The genus pseudotsuga stands botanically in a position intermediate between firs and hemlocks. Our tree giant is as often called the Douglas fir as Douglas spruce. The lumberman sells the output of his mills under the trade name, "Oregon pine." This is perhaps the best known lumber in all the Western country. It has a great reputation abroad, where timbers of the largest size are used for masts, spars, piles for wharves and bridges, and for whatever uses heavy timbers are needed. The wood is stronger in proportion to its weight than that of any other large conifer in the country. It is tough, durable, and elastic. Its only faults are its extreme hardness and liability to warp when cut into boards. These faults are noted only by carpenters who use the wood for interior finish of houses. "Red pine" it is called in regions of the Great Basin, where the trees grow smaller than on the Coast, and are put to general lumber purposes. It is variable in quality, but always pale yellow, striped with red, and handsomely wavy when quarter-sawed; distractingly so in the "slash grain," oftenest seen in the interior finish of the typical California bungalow.
The living tree is a superb, broad-based pyramid, bearing a load of crowded drooping branches, where it has a chance to assume its normal habit. A delicate lace-like drooping spray of yellowish or bluish green leaves, flat, spreading at right angles from the twig, gives the Douglas spruce its hale, abundant vigor. The dark red staminate flowers glow in late winter against the yellow foliage mass of the new leaves; but even the flowers are not so showy as the drooping cones, two to four inches long, their plain scales adorned with bracts, notched and bearing a whip that extends half an inch beyond the scales. Blue-green, shading to purple, with red-lipped scales and bright green bracts, these cones are truly the handsomest ornaments worn by any tree.
Finally, this paragon of conifers surprises Eastern nurserymen by outstripping other seedlings in vigor and quickness of growth. Rocky Mountain seed does best. The Oregon trees furnish seed to European nurseries and seedlings from Europe grow quickly into superb ornamental trees.
THE HEMLOCKS
Unlike any other conifer, the hemlock mounts its evergreen leaves on short petioles, jointed to projecting, horny brackets on the twig. At any season this character determines the family name of a group of exceptionally graceful pyramidal conifers. The Eastern hemlocks have their leaves arranged in a flat spray, silvery white underneath, by pale lines on the underside of the flat blunt-pointed blade (See illustration, [page 246]). An abundance of pendent cones is borne annually. The wood of hemlocks is comparatively worthless but the bark is rich in tannin, and so the tree is important in the leather trade.
The Hemlock
Tsuga Canadensis, Carr.
The hemlock lifts its dark green, feathery spray above the sturdy trunk into a splendid broad pyramid. In all rocky uplands from Nova Scotia to Alabama and west to Minnesota, the drooping lower branches sweep the ground, and the tree is often half buried in snow. But in spring every twig is dancing and waving yellow plumes of new foliage, the picture of cheerfulness as the sunlight sifts through the tree-tops. In May the new blossoms sprinkle all the leafy twigs—the staminate, yellow; the pistillate, pale violet. Looking up from below, one sees a charming iridescent effect when the blossoms add their color to the shimmering silver which lines the various platforms of foliage. The little red-brown cones cling to the twigs all winter, slowly parting their scales to release the winged seeds. Squirrels climb the trees in the fall and cut off these cones to store away for winter use.

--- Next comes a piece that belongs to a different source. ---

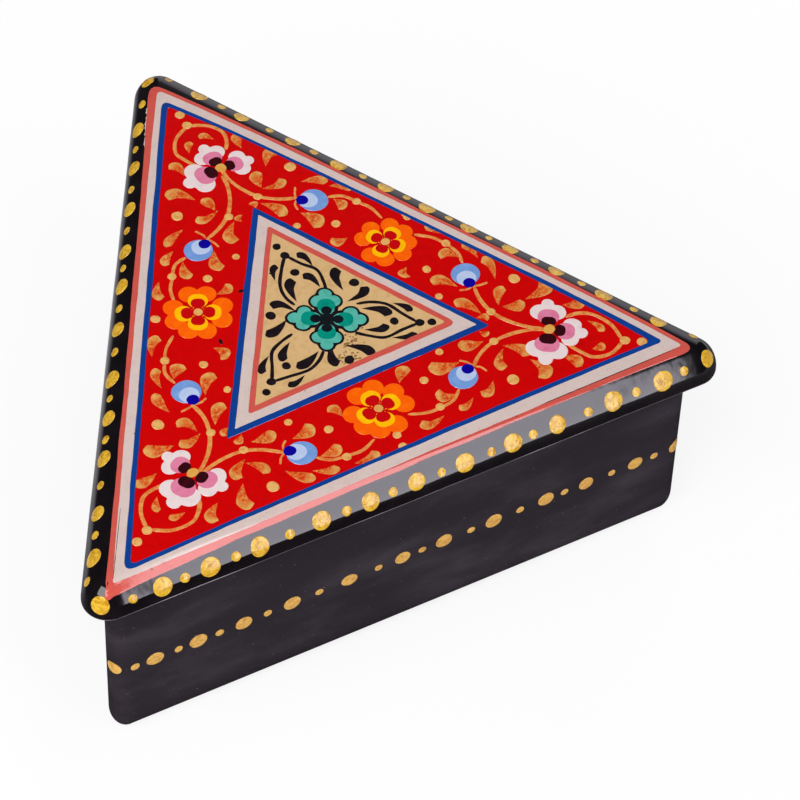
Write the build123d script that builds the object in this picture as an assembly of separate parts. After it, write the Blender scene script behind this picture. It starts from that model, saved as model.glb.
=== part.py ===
from build123d import *
import math
import os

# Triangular papier-mache keepsake box with a lift-off lid.
#
# Frame: millimetres, +Z up. The origin is the centre of the triangle, on the surface that the
# box stands on. The front wall faces -Y and the opposite corner points along +Y.
# Every outline is an equilateral triangle about the Z axis, so one number places its sides:
# its apothem, the distance from the Z axis to each side.

# Driving dimensions
LID_SIDE = 110.0             # one side of the lid, measured between its sharp corners
LID_OVERHANG = 3.0           # how far the lid stands out past the walls
LID_THICKNESS = 5.6
LID_CORNER_RADIUS = 4.0
LID_EDGE_LEAN = 3.7          # how far the lid's soft upper edge leans in, less than its corner radius
LID_EDGE_RISE = 5.0          # height of that soft edge
LID_ARRIS = 0.5              # small rounding under the lid's edge
BOX_HEIGHT = 33.6            # from the table to the rim that the lid rests on
WALL_THICKNESS = 4.0
WALL_CORNER_RADIUS = 2.5     # upright outer corners
INNER_CORNER_RADIUS = 1.5    # upright inner corners of the walls and of the locating strips
RIM_ROUNDING = 0.6           # worn edges on top of the walls
BASE_THICKNESS = 5.0
BASE_EDGE_LEAN = 2.3         # how far the base's soft lower edge leans in, less than the corners' radius
BASE_EDGE_RISE = 4.0         # height of that soft edge
LIP_DEPTH = 5.5              # how far the lid's locating strips reach down into the box
LIP_THICKNESS = 3.0
LIP_CLEARANCE = 0.4          # gap between a locating strip and the wall it slides past
LIP_LEAD_IN = 0.8            # bevel that guides the lid into place

# Apothems that follow from them
lid_apothem = LID_SIDE / (2 * math.sqrt(3))
wall_apothem = lid_apothem - LID_OVERHANG
cavity_apothem = wall_apothem - WALL_THICKNESS
lip_apothem = cavity_apothem - LIP_CLEARANCE
lip_inner_apothem = lip_apothem - LIP_THICKNESS

# Directions from +X, in degrees. The front faces -Y, and the corners lie half way between the
# sides' normals.
SIDE_NAMES = ("front", "right", "left")
front_normal = math.degrees(math.atan2(-1, 0))
third_turn = 360 / len(SIDE_NAMES)
side_normals = {name: front_normal + third_turn * place for place, name in enumerate(SIDE_NAMES)}
corner_directions = [normal + third_turn / 2 for normal in side_normals.values()]


def ray(distance, direction):
    """Point in the XY plane at a distance from the Z axis, along a direction in degrees."""
    angle = math.radians(direction)
    return (distance * math.cos(angle), distance * math.sin(angle))


def triangle(apothem, corner_radius=0.0):
    """Flat equilateral triangle about the origin, with round corners if they have a radius."""
    corners = [ray(2 * apothem, direction) for direction in corner_directions]
    face = make_face(Polyline(*corners, close=True))
    if corner_radius > 0:
        face = fillet(face.vertices(), corner_radius)
    return face


def edge_profile(width, thickness, lean, rise, arris):
    """Half section of a slab's rim in the XZ plane, from x = 0 to its outer face at x = width.

    The outer face is upright for a short land, then leans in along a quarter ellipse to the flat
    top. An arris rounds the corner below the land.
    """
    land_top = thickness - rise
    crown = width - lean
    outline = [
        EllipticalCenterArc((crown, land_top), lean, rise, 0, arc_size=90),
        Polyline((crown, thickness), (0, thickness), (0, 0), (width - arris, 0)),
        Line((width, arris), (width, land_top)),
    ]
    if arris > 0:
        outline.append(CenterArc((width - arris, arris), arris, -90, 90))
    return Plane.XZ * make_face(outline)


def soft_edged_slab(apothem, corner_radius, thickness, lean, rise, arris=0.0):
    """Triangular slab whose soft upper edge runs along each side and turns round each corner.

    Each corner is the rim's profile revolved about the corner's own axis, and each side is the
    same profile extruded between two corners.
    """
    core_apothem = apothem - corner_radius
    side_length = 2 * math.sqrt(3) * core_apothem
    profile = edge_profile(corner_radius, thickness, lean, rise, arris)
    side = Pos(0, side_length / 2, 0) * extrude(profile, side_length)
    corner = revolve(profile, Axis.Z, third_turn)
    slab = extrude(triangle(core_apothem), thickness)
    for direction in side_normals.values():
        slab += Rot(0, 0, direction) * Pos(core_apothem, 0, 0) * side
    for direction in corner_directions:
        place = Pos(*ray(2 * core_apothem, direction)) * Rot(0, 0, direction - third_turn / 2)
        slab += place * corner
    return slab


def triangular_ring(outer_apothem, outer_radius, inner_apothem, inner_radius, height):
    """Upright triangular frame that stands on the XY plane."""
    outline = triangle(outer_apothem, outer_radius) - triangle(inner_apothem, inner_radius)
    return extrude(outline, height)


def mitred_sides(ring, apothem):
    """The three sides of a ring, cut apart on the lines from the Z axis through its corners."""
    reach = 3 * apothem
    height = ring.bounding_box().max.Z - ring.bounding_box().min.Z
    sides = {}
    for name, direction in side_normals.items():
        ends = [ray(reach, direction - third_turn / 2), ray(reach, direction + third_turn / 2)]
        wedge = extrude(make_face(Polyline((0, 0), *ends, close=True)), height)
        sides[name] = ring & wedge
    return sides


def make_lid_panel():
    """Top board, with its glossy soft edge uppermost and its flat underside on the wall tops."""
    slab = soft_edged_slab(lid_apothem, LID_CORNER_RADIUS, LID_THICKNESS, LID_EDGE_LEAN, LID_EDGE_RISE,
                           LID_ARRIS)
    return Pos(0, 0, BOX_HEIGHT) * slab


def make_base_panel():
    """Floor of the box, as wide as the walls that stand on it, with its soft edge downwards."""
    slab = soft_edged_slab(wall_apothem, WALL_CORNER_RADIUS, BASE_THICKNESS, BASE_EDGE_LEAN, BASE_EDGE_RISE)
    return Pos(0, 0, BASE_THICKNESS) * mirror(slab, Plane.XY)


def make_walls():
    """Three mitred walls on the base, worn round along their tops."""
    ring = triangular_ring(wall_apothem, WALL_CORNER_RADIUS, cavity_apothem, INNER_CORNER_RADIUS,
                           BOX_HEIGHT - BASE_THICKNESS)
    ring = fillet(ring.edges().group_by(Axis.Z)[-1], RIM_ROUNDING)
    return {name: Pos(0, 0, BASE_THICKNESS) * wall
            for name, wall in mitred_sides(ring, wall_apothem).items()}


def make_locating_strips():
    """Three mitred strips glued under the lid, bevelled where they enter the box."""
    ring = triangular_ring(lip_apothem, INNER_CORNER_RADIUS, lip_inner_apothem, 0, LIP_DEPTH)
    leading_edges = ring.faces().sort_by(Axis.Z)[0].outer_wire().edges()
    ring = chamfer(leading_edges, LIP_LEAD_IN)
    return {name: Pos(0, 0, BOX_HEIGHT - LIP_DEPTH) * strip
            for name, strip in mitred_sides(ring, lip_apothem).items()}


pieces = {"lid_panel": make_lid_panel(), "base_panel": make_base_panel()}
for side_name, wall in make_walls().items():
    pieces[f"{side_name}_wall"] = wall
for side_name, strip in make_locating_strips().items():
    pieces[f"lid_locating_strip_{side_name}"] = strip

os.makedirs("parts", exist_ok=True)
for node, piece in pieces.items():
    export_step(piece, f"parts/{node}.step")
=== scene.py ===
"""Looks of a triangular lacquered papier-mache box with a painted lift-off lid.

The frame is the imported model's: +Z up, the centre of the triangle on the Z axis, the front side
facing -Y. Lengths of the box and its paint are in millimetres, and build_piece turns them into
metres. The stage's lengths are in metres.
"""
import math
import random

import bpy
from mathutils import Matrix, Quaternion, Vector, noise


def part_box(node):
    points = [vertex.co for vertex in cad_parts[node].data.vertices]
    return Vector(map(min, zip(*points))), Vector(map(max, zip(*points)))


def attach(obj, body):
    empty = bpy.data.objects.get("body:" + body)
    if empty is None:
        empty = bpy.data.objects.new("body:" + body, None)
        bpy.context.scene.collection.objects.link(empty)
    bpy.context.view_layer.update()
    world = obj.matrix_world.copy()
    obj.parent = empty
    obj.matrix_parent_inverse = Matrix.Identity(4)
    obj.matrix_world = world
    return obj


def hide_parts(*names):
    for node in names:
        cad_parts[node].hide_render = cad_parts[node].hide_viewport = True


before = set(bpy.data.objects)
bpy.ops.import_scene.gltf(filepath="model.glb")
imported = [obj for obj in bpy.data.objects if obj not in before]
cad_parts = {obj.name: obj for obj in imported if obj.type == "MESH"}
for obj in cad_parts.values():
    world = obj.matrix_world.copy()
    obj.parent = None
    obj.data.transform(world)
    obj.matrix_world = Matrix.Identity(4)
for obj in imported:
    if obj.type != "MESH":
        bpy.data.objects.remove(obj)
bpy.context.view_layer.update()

MM = 0.001

# ---- Sizes, from the frame where it has them
lid_low, lid_high = (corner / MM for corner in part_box("lid_panel"))
wall_low, _ = (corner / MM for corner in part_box("front_wall"))

LID_APOTHEM = -lid_low.y
LID_TOP = lid_high.z
LID_UNDERSIDE = lid_low.z
WALL_APOTHEM = -wall_low.y
LID_CORNER_RADIUS = 4.0
LID_EDGE_LEAN = 3.7          # how far the lid's soft upper edge leans in
LID_EDGE_RISE = 5.0          # height of that edge
LID_ARRIS = 0.5              # rounding under the edge
WALL_CORNER_RADIUS = 2.5

PAINT_DEPTH = 0.28           # room above the board for all the layers of paint
LAYER_STEP = 0.016           # one coat of paint
OVERLAP_STEP = 0.16 * LAYER_STEP             # keeps strokes of one coat from lying in one plane
PAINT_SINK = 0.04            # how far the edge of a coat reaches into the board
BOARD_TOP = LID_TOP - PAINT_DEPTH
EDGE_DROP = LID_EDGE_RISE - PAINT_DEPTH
LID_CORE = LID_APOTHEM - LID_CORNER_RADIUS
WALL_CORE = WALL_APOTHEM - WALL_CORNER_RADIUS
FLAT_OFFSET = LID_CORNER_RADIUS - LID_EDGE_LEAN

SIDE_NORMALS = (-90, 30, 150)                # front, right and left, in degrees from +X
THIRD_TURN = 120

# Paints: the colour of a full coat and the one it thins out to, as displayed, 0-255
CREAM = ((214, 195, 186), (198, 176, 165))
CORAL = ((208, 88, 76), (188, 74, 62))
BORDER_BLUE = ((8, 64, 144), (26, 46, 100))
FIELD_RED = ((206, 0, 0), (194, 0, 1))
GROUND_GOLD = ((216, 179, 124), (202, 162, 106))
BARE_LACQUER = ((58, 30, 26), (34, 20, 20))
VINE_GOLD = ((226, 158, 84), (212, 112, 52))
NODE_GOLD = ((228, 178, 104), (214, 148, 74))
INK = ((22, 16, 20), (38, 31, 34))
SMUDGE = ((142, 102, 58), (108, 74, 40))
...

"Peelers" go into the woods in May, when the new growth is well started and the bark will peel readily. They fell and strip hemlock trunks and remove the bark in sheets, which are piled to dry and be measured like cordwood, and later shipped to the tanneries. The cross-grained coarse wood is left to rot and feed forest fires. Locally, it is useful for the timbers of houses and barns, because it is rigid and never lets go its hold upon a nail or spike.